AWS’s managed Elasticsearch offering has no such global naming constraint, and so you do need to include the region and account ID components of the ARN. I unfortunately missed this detail when initially creating the infrastructure, and wound up with the following buggy IaC.

Neither my staging nor production deployments were able to access their respective Elasticearch clusters. All because I had neglected to include the region and account ID in the ARN of the access policy!

search/main.tf
Click to copy
resource "aws_elasticsearch_domain" "main" {  domain_name           = "${var.name}-es-${var.environment}"  elasticsearch_version = "7.10"   access_policies = <<CONFIG{    "Version": "2012-10-17",    "Statement": [        {            "Action": "es:*",            "Principal": {              "AWS": "*"            },            "Effect": "Allow",            "Resource": "arn:aws:es:::domain/${var.name}-es-${var.environment}/*"        }    ]}CONFIG  # ...}

In retrospect this mistake is very obvious, but the problem is that when you’re in the weeds and trying to execute on a lot of different deliverables concurrently these things are extremely hard to see for yourself.

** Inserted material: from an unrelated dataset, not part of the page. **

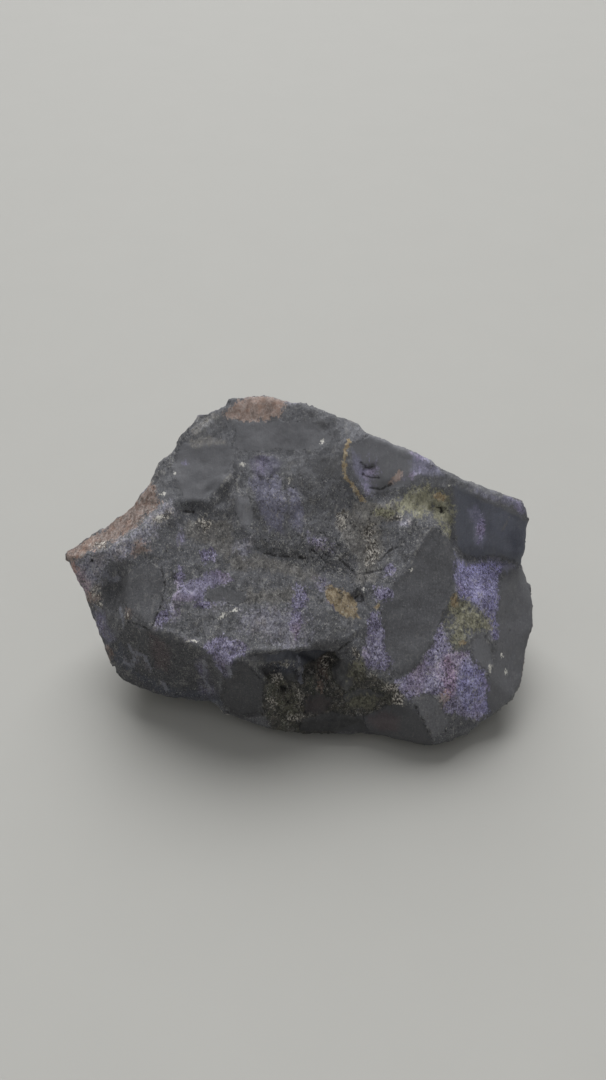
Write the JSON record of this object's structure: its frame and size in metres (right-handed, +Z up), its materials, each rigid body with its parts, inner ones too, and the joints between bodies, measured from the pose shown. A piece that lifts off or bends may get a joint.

The longer you stare at a block of code, the harder it becomes to really “see” it for what it is.

I opened up an AWS support ticket—my first one ever!—and the person on the other end was able to see my rookie mistake and set me on the right path within 24 hours. That’s incredible service given that our business had spent next to nothing on AWS up until that point thanks to all the free startup credits we’d accrued.

There are a lot of valid critiques you can level against Amazon, but they are deadly serious about their “customer obsession” principle. I’ve experienced it first hand as an Amazon.com shopper, an AWS customer, and as an AWS Community Builder.

I’m not the only one who recognizes this. Some months ago it was the night before AWS Cloud Day Auckland and I was at a bar networking with some fellow engineers. I decided to stick around for a while after the rest of our group had dispersed, and found myself chatting with one of Forsyth Barr’s directors. Hanging out a little too late at bars is a pretty good way of meeting interesting people.

I bring up this conversation because he had actually been speaking to some of the folks from AWS earlier that day, and he himself was planning to attend the Cloud Day event. He impressed upon me multiple times over the course of that evening that the AWS employees had a genuine desire to help people in New Zealand build things.

He spoke at length about the investments AWS were planning, the training programs they were offering, and the credits and technical assistance they were handing out like candy.

There are a lot of companies out there for whom their values and principles are little more than marketing fluff. Amazon is absolutely not one of those companies, and they really do care deeply about the success of their customers. Talk to anyone who’s dealt with someone from Amazon, and you’ll almost always hear positive stories. They’re a pretty incredible company to partner up with.

And yet there are so many engineering teams out there that simply don’t make use of this. I’ve seen so many engineers—from juniors to seniors—bang their head against the wall for hours trying to debug their cloud system when all they really needed to do was open up an AWS support ticket.

My rule of thumb: if I can’t solve a problem in AWS within 15-20 minutes, then I open a support ticket. No point letting your ego get in the way of asking for help; becoming a senior engineer means eating a lot of humble pie along the way.

Oftentimes I’ll move on to some other deliverable while waiting for their response. If it’s mission critical I’ll keep banging my head against the problem in the hope that I’ll figure something out. If I do manage to figure it out myself then that’s fine—I can just close the ticket and pretend nothing ever happened. That’s exactly what happened when I ran into problems using Secrets Manager to store short-lived OAuth credentials last year; write rates greater than once per 10 minutes result in running out of “secret versions”.

But in those cases where I can’t find the fix on my own, the AWS support team have usually been able to pull through. The only time I’ve ever left feeling dissatisfied is when AWS itself lacks a capability I require—and that’s no fault of the customer support engineers.

The best part of it all is that when I use AWS support I’m not draining capacity from my team. I’m not saying it’s necessarily a bad thing to shoulder tap a team member for assistance—in fact, I generally think you should be leaning on your team mates’ expertise—but if there’s an alternate option available that doesn’t suck up your team’s resources then why wouldn’t you take advantage of it?

AWS support exists to increase your team’s leverage. If you’re paying for it—and you probably are—then you’d better use it.